Write the equation for a sinusoidal wave propagating in the negative \(x\) -direction with a speed of \(120 . \mathrm{m} / \mathrm{s}\), if a particle in the medium in which the wave is moving is observed to swing back and forth through a \(6.00-\mathrm{cm}\) range in \(4.00 \mathrm{~s}\). Assume that \(t=0\) is taken to be the instant when the particle is at \(y=0\) and that the particle moves in the positive \(y\) -direction immediately after \(t=0\).

A \(50.0-\mathrm{cm}\) -long wire with a mass of \(10.0 \mathrm{~g}\) is under a tension of \(50.0 \mathrm{~N}\). Both ends of the wire are held rigidly while it is plucked. a) What is the speed of the waves on the wire? b) What is the fundamental frequency of the standing wave? c) What is the frequency of the third harmonic?

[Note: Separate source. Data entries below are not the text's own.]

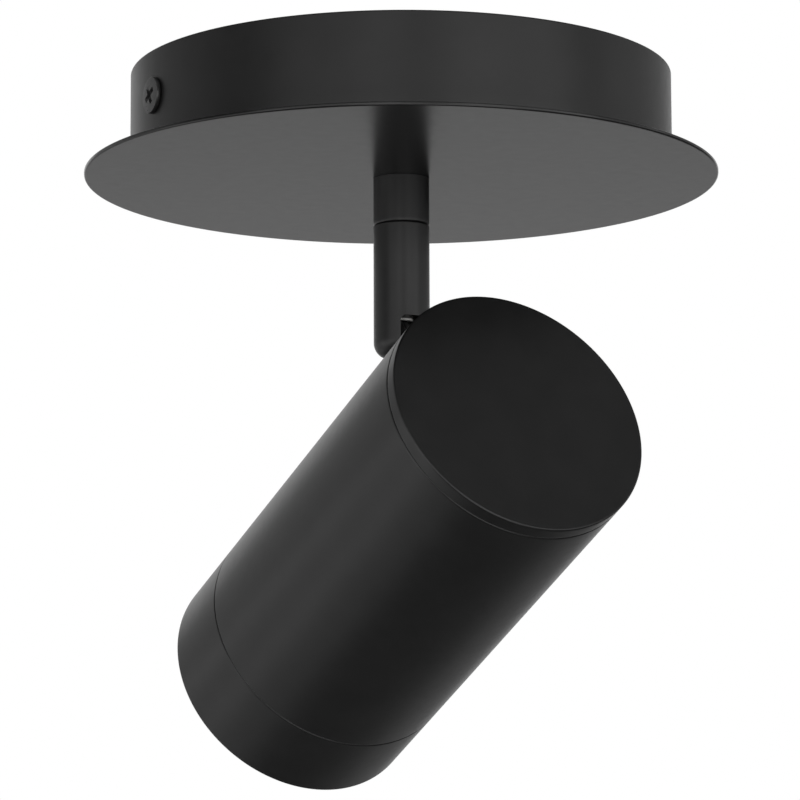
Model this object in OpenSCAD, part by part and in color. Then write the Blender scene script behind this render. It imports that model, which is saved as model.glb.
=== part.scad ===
// Adjustable ceiling spotlight on a round surface canopy.
// Millimetres, +Z up. The origin is on the ceiling plane, at the canopy's middle, and all hangs below it.
// The ceiling strap and its side screws lie along X. Names that end in _drop are depths below the ceiling.

/* [Canopy] */
// Diameter of the thin flange disc
flange_d = 136; // [128:0.5:150]
// Thickness of the flange disc
flange_t = 0.8; // [0.6:0.1:1.5]
// Outer diameter of the drum
drum_d = 116.3; // [110:0.1:124]
// Height of the drum, from the ceiling to the flange disc
drum_h = 21.5; // [21:0.1:32]
// Sheet thickness of the drum
drum_wall = 1; // [0.8:0.1:1.4]
// Outer bend radius at the drum's lower edge
drum_bend = 2.4; // [1.8:0.1:4]

/* [Ceiling strap] */
// Width of the strap
strap_w = 18; // [17:0.5:24]
// Sheet thickness of the strap
strap_t = 1.5; // [1.2:0.1:2]
// Outer bend radius where the strap turns down
strap_bend = 2.5; // [2.2:0.1:4]
// Distance between the middles of the two ceiling slots
slot_spacing = 70; // [66:1:74]
// Length of a ceiling slot, end to end
slot_l = 20; // [12:1:22]
// Width of a ceiling slot
slot_w = 4.8; // [4.2:0.1:5.5]
// Diameter of the hole that lets the supply cable in
entry_d = 13; // [11:0.5:14]
// Distance of the earth screw from the middle of the strap
earth_x = 16.5; // [15.5:0.5:18]

/* [Side screws] */
// Depth of the side screws' axis below the ceiling
side_screw_drop = 10; // [8:0.5:12]
// Thread diameter of a side screw
side_screw_d = 4; // [3:0.5:5]
// Length of a side screw under its head
side_screw_l = 6.5; // [5:0.5:10]
// Diameter of a side screw's head
side_head_d = 7.8; // [6.5:0.1:9]
// Height of a side screw's head
side_head_h = 1.4; // [1.2:0.1:2]
// Length of the cross recess, tip to tip
cross_l = 4.4; // [3.5:0.1:5]
// Width of one arm of the cross recess
cross_w = 0.9; // [0.7:0.1:1.2]
// Angle at which the side screws came to rest
cross_turn = 62; // [0:1:90]

/* [Nipple] */
// Thread diameter of the hollow nipple
nipple_d = 10; // [9.5:0.1:10.2]
// Bore of the nipple
nipple_bore = 7; // [6:0.1:7.4]
// Depth to which the nipple is screwed into the collar
nipple_in = 4.2; // [3.6:0.1:4.4]
// Length of nipple that stands above its nut
nipple_out = 1.5; // [1:0.1:2.5]
// Thickness of the nipple nut
nipple_nut_t = 3; // [2.5:0.1:3.5]
// Width of the nipple nut across its corners
nipple_nut_d = 16; // [15:0.5:17]
// Thickness of the flat washer
flat_washer_t = 1; // [0.8:0.1:1.5]
// Diameter of the flat washer
flat_washer_d = 21; // [18:0.5:24]
// Thickness of the toothed lock washer
lock_washer_t = 1; // [0.8:0.1:1.4]
// Diameter of the toothed lock washer
lock_washer_d = 15.5; // [14:0.5:17]

/* [Stem] */
// Diameter of the stem
stem_d = 12; // [11.8:0.1:13]
// Length of the fixed collar
collar_l = 10.3; // [10:0.1:14]
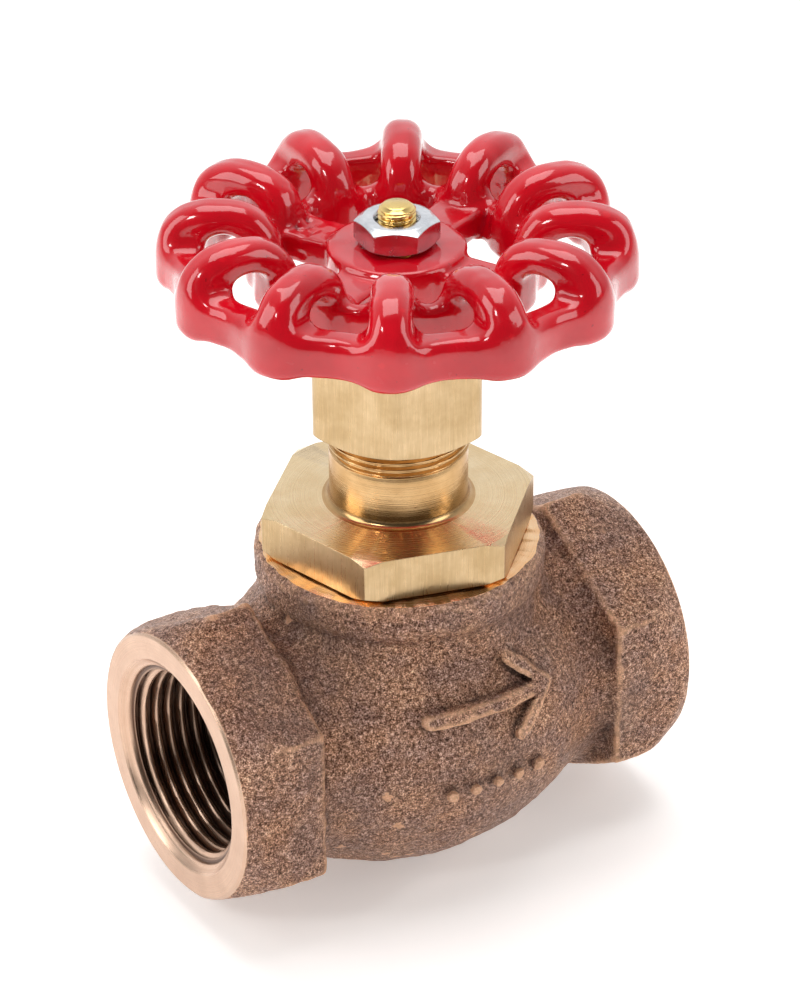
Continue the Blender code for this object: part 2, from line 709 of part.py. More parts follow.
def handwheel(collections, material):
    cutters = collections[1]
    rim = wheel_rim(collections)
    hub_outline = [
        (0, 0),
        (HUB_RADIUS - 0.3 * MM, 0),
        (HUB_RADIUS, -0.3 * MM),
        (HUB_RADIUS, -5 * MM),
        (HUB_BOSS_RADIUS, -HUB_HEIGHT),
        (0, -HUB_HEIGHT),
    ]
    boolean(rim, turned("wheel_hub", hub_outline, cutters), "UNION")
    for number in range(SPOKE_COUNT):
        low = (HUB_RADIUS / 2, -SPOKE_WIDTH / 2, SPOKE_BOTTOM)
        high = (RIM_INNER_RADIUS + 1.5 * MM, SPOKE_WIDTH / 2, SPOKE_TOP)
        spoke = box(f"wheel_spoke_{number}", low, high, cutters)
        bevel = spoke.modifiers.new("cast_edges", "BEVEL")
        bevel.width = 0.8 * MM
        bevel.segments = 2
        spoke.rotation_euler = (0, 0, 2 * math.pi * number / SPOKE_COUNT)
        boolean(rim, spoke, "UNION")
    hole = STEM_SQUARE / 2 + CLEARANCE
    boolean(rim, box("wheel_square", (-hole, -hole, -20 * MM), (hole, hole, 20 * MM), cutters), "DIFFERENCE")
    height = PIPE_AXIS_HEIGHT + HUB_TOP_Z
    for piece in (rim, *[o for o in cutters.objects if o.name.startswith("wheel_")]):
        piece.location.z = height
        piece.rotation_euler.z += WHEEL_ANGLE
    return settle(rim, material)


def handwheel_nut(collections, material):
    bottom = HUB_TOP_Z + CLEARANCE
    bore = STEM_TIP_RADIUS + CLEARANCE
    top = bottom + WHEEL_NUT_HEIGHT
    nut = hex_nut("handwheel_nut", WHEEL_NUT_FLATS, bottom, top, bore, collections, WHEEL_NUT_ANGLE)
    return settle(nut, material)


# ---------------------------------------------------------------- assembly


def main():
    clear_scene()
    parts = new_collection("globe_valve")
    cutters = new_collection("globe_valve_cutters")
    collections = (parts, cutters)

    bronze = principled("cast_bronze", (0.30, 0.20, 0.14), 0.55, 0.8)
    brass = principled("turned_brass", (0.78, 0.60, 0.33), 0.32, 1.0)
    stem_brass = principled("stem_brass", (0.80, 0.62, 0.30), 0.28, 1.0)
    red = principled("red_enamel", (0.62, 0.01, 0.03), 0.22, 0.0)
    zinc = principled("zinc_plate", (0.72, 0.73, 0.75), 0.25, 1.0)
    fluoropolymer = principled("white_seat_plastic", (0.88, 0.88, 0.84), 0.45, 0.0)
    graphite = principled("graphite_packing", (0.06, 0.06, 0.065), 0.7, 0.0)

    valve_body(collections, bronze)
    bonnet(collections, brass)
    packing_top = packing_rings(collections, graphite)
    packing_gland(collections, brass, packing_top)
    packing_nut(collections, brass)
    stem(collections, stem_brass)
    disc_holder(collections, brass)
    seat_disc(collections, fluoropolymer)
    seat_disc_nut(collections, brass)
    stem_lock_nut(collections, brass)
    handwheel(collections, red)
    handwheel_nut(collections, zinc)

    for cutter in cutters.objects:
        cutter.hide_render = True
        cutter.display_type = "WIRE"


main()
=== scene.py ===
"""Looks of the bronze globe valve: a rough sand casting, turned brass and a dipped red handwheel.

Shapes are worked out in millimetres. Heights in a shape are measured from the pipe's axis, or from the hub's
top face for the handwheel, and the objects carry the move and the scale to metres of the frame.
"""

import math

import bpy
import numpy as np
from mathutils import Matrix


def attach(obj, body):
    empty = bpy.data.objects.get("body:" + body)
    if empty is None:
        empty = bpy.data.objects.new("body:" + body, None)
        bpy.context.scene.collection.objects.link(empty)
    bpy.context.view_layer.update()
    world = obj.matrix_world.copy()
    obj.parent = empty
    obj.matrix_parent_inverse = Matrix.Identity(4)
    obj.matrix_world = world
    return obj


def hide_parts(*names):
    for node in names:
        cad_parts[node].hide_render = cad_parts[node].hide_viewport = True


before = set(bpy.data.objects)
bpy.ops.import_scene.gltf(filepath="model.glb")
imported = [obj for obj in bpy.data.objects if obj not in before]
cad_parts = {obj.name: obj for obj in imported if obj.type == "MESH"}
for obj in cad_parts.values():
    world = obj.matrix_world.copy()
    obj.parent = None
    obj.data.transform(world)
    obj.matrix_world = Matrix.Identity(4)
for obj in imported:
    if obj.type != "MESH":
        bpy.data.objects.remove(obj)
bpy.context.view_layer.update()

import openvdb
from mathutils import Matrix, Vector

MM = 0.001
AXIS_HEIGHT = 22.1
HALF_LENGTH = 35.0
HUB_TOP = 66.5
GAP = 0.3

# Casting
HEX_FLATS = 36.6
HEX_LENGTH = 12.2
END_FACE_RADIUS = 18.15
BELLY_RADIUS = 22.4
BELLY_HALF_LENGTH = 28.8
WAIST_RADIUS = 17.2
END_CORNER_SLOPE = math.radians(25)
BOSS_RADIUS = 19.1
BOSS_TOP = 24.0
BOSS_SHOULDER = 1.9
BOSS_SIDE = 3.4
BOSS_UNDERCUT = 0.9
CAST_VOXEL = 0.45

# Relief on the casting's front
RELIEF_HEIGHT = 1.25
ARROW_AT = (0.5, 8.6)
PIPS_AT = (0.5, -2.4)
PIP_SPACING = 3.4

# Pipe ports
PORT_PITCH = 25.4 / 14
PORT_ROOT_RADIUS = 13.55
PORT_THREAD_DEPTH = 1.15
PORT_DEPTH = 14.5

# Bonnet
BONNET_FLATS = 32.2
BONNET_TOP = 30.2
BONNET_ANGLE = math.radians(-16.0)
BONNET_BORE = 15.3
NECK_RADIUS = 9.07
NECK_TOP = 51.0
PACKING_BOX_RADIUS = 7.0

# Packing nut
PACKING_NUT_FLATS = 21.6
PACKING_NUT_BOTTOM = 40.6
PACKING_NUT_TOP = 55.5
PACKING_NUT_ANGLE = math.radians(-4)

# Handwheel's nut and stem
WHEEL_NUT_FLATS = 9.5
WHEEL_NUT_HEIGHT = 3.4
WHEEL_NUT_ANGLE = math.radians(-34.5)
STEM_TOP = 72.0
STEM_RADIUS = 4.0
STEM_SQUARE = 5.6

# Handwheel
WHEEL_ANGLE = math.radians(25.8)
RIBS = 12
RIB_ARCH = (22.5, -2.5)
RIB_ARCH_RADIUS = 8.15
RIB_ARCH_FULLNESS = 2.4
RIB_HALF_WIDTH = 2.65
WINDOW = (18.5, 24.9)
WINDOW_ARCH = -1.4
RIM_BOTTOM = -4.9
RIM_OUTER = 30.6
RIM_WAVE = 1.75
WHEEL_VOXEL = 0.3
HUB_RADIUS = 8.8
HUB_HALF_HEIGHT = 4.1
SPOKE_HALF_WIDTH = 3.3
SPOKE_HALF_HEIGHT = 1.9

# World direction from the object towards the bright backdrop
BACKDROP = (0.515, 0.808, 0.287)


# ---------------------------------------------------------------- distance fields


def smooth_union(a, b, blend):
    share = np.clip(0.5 + 0.5 * (b - a) / blend, 0, 1)
    return b + (a - b) * share - blend * share * (1 - share)


def smooth_cut(a, b, blend):
    """What is left of a once b is taken away."""
    return -smooth_union(-a, b, blend)


def rounded_cut(a, b, rounding):
    """What a and b share, with the edge between their surfaces rounded."""
    a, b = a + rounding, b + rounding
    outside = np.hypot(np.maximum(a, 0), np.maximum(b, 0))
    return np.minimum(np.maximum(a, b), 0) + outside - rounding


def rounded_box(across, along, half_across, half_along, rounding):
    """Distance in a section plane to a rectangle with rounded corners."""
    a = np.abs(across) - half_across + rounding
    b = np.abs(along) - half_along + rounding
    outside = np.hypot(np.maximum(a, 0), np.maximum(b, 0))
    return np.minimum(np.maximum(a, b), 0) + outside - rounding


def segment(x, y, start, end, half_width):
    """Distance in a plane to a bar with round ends."""
    along = np.array(end, float) - np.array(start, float)
    share = ((x - start[0]) * along[0] + (y - start[1]) * along[1]) / (along @ along)
    share = np.clip(share, 0, 1)
    return np.hypot(x - start[0] - share * along[0], y - start[1] - share * along[1]) - half_width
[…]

What is the wave speed along a brass wire with a radius of \(0.500 \mathrm{~mm}\) stretched at a tension of \(125 \mathrm{~N}\) ? The density of brass is \(8.60 \cdot 10^{3} \mathrm{~kg} / \mathrm{m}^{3}\).

Two steel wires are stretched under the same tension. The first wire has a diameter of \(0.500 \mathrm{~mm}\), and the second wire has a diameter of \(1.00 \mathrm{~mm}\). If the speed of waves traveling along the first wire is \(50.0 \mathrm{~m} / \mathrm{s}\), what is the speed of waves traveling along the second wire?

The middle-C key (key 52 ) on a piano corresponds to a fundamental frequency of about \(262 \mathrm{~Hz},\) and the sopranoC key (key 64) corresponds to a fundamental frequency of \(1046.5 \mathrm{~Hz}\). If the strings used for both keys are identical in density and length, determine the ratio of the tensions in the two strings.

The tension in a 2.7 -m-long, 1.0 -cm-diameter steel cable \(\left(\rho=7800 \mathrm{~kg} / \mathrm{m}^{3}\right)\) is \(840 \mathrm{~N}\). What is the fundamental frequency of vibration of the cable?

A wave traveling on a string has the equation of motion \(y(x, t)=0.02 \sin (5.00 x-8.00 t)\) a) Calculate the wavelength and the frequency of the wave. b) Calculate its velocity. c) If the linear mass density of the string is \(\mu=0.10 \mathrm{~kg} / \mathrm{m}\), what is the tension on the string?

Consider a guitar string stretching \(80.0 \mathrm{~cm}\) between its anchored ends. The string is tuned to play middle \(\mathrm{C},\) with a frequency of \(256 \mathrm{~Hz}\), when oscillating in its fundamental mode, that is, with one antinode between the ends. If the string is displaced \(2.00 \mathrm{~mm}\) at its midpoint and released to produce this note, what are the wave speed, \(v\), and the maximum speed, \(V_{\text {max }}\), of the midpoint of the string?

The largest tension that can be sustained by a stretched string of linear mass density \(\mu\), even in principle, is given by \(\tau=\mu c^{2},\) where \(c\) is the speed of light in vacuum. (This is an enormous value. The breaking tensions of all ordinary materials are about 12 orders of magnitude less than this.) a) What is the speed of a traveling wave on a string under such tension? b) If a \(1.000-\mathrm{m}\) -long guitar string, stretched between anchored ends, were made of this hypothetical material, what frequency would its first harmonic have? c) If that guitar string were plucked at its midpoint and given a displacement of \(2.00 \mathrm{~mm}\) there to produce the fundamental frequency, what would be the maximum speed attained by the midpoint of the string?

A rubber band of mass \(0.21 \mathrm{~g}\) is stretched between two fingers, putting it under a tension of \(2.8 \mathrm{~N}\). The overall stretched length of the band is \(21.3 \mathrm{~cm} .\) One side of the band is plucked, setting up a vibration in \(8.7 \mathrm{~cm}\) of the band's stretched length. What is the lowest frequency of vibration that can be set up on this part of the rubber band? Assume that the band stretches uniformly.

Two waves traveling in opposite directions along a string fixed at both ends create a standing wave described by \(y(x, t)=1.00 \cdot 10^{-2} \sin (25 x) \cos (1200 t) .\) The string has a linear mass density of \(0.01 \mathrm{~kg} / \mathrm{m},\) and the tension in the string is supplied by a mass hanging from one end. If the string vibrates in its third harmonic, calculate (a) the length of the string, (b) the velocity of the waves, and (c) the mass of the hanging mass.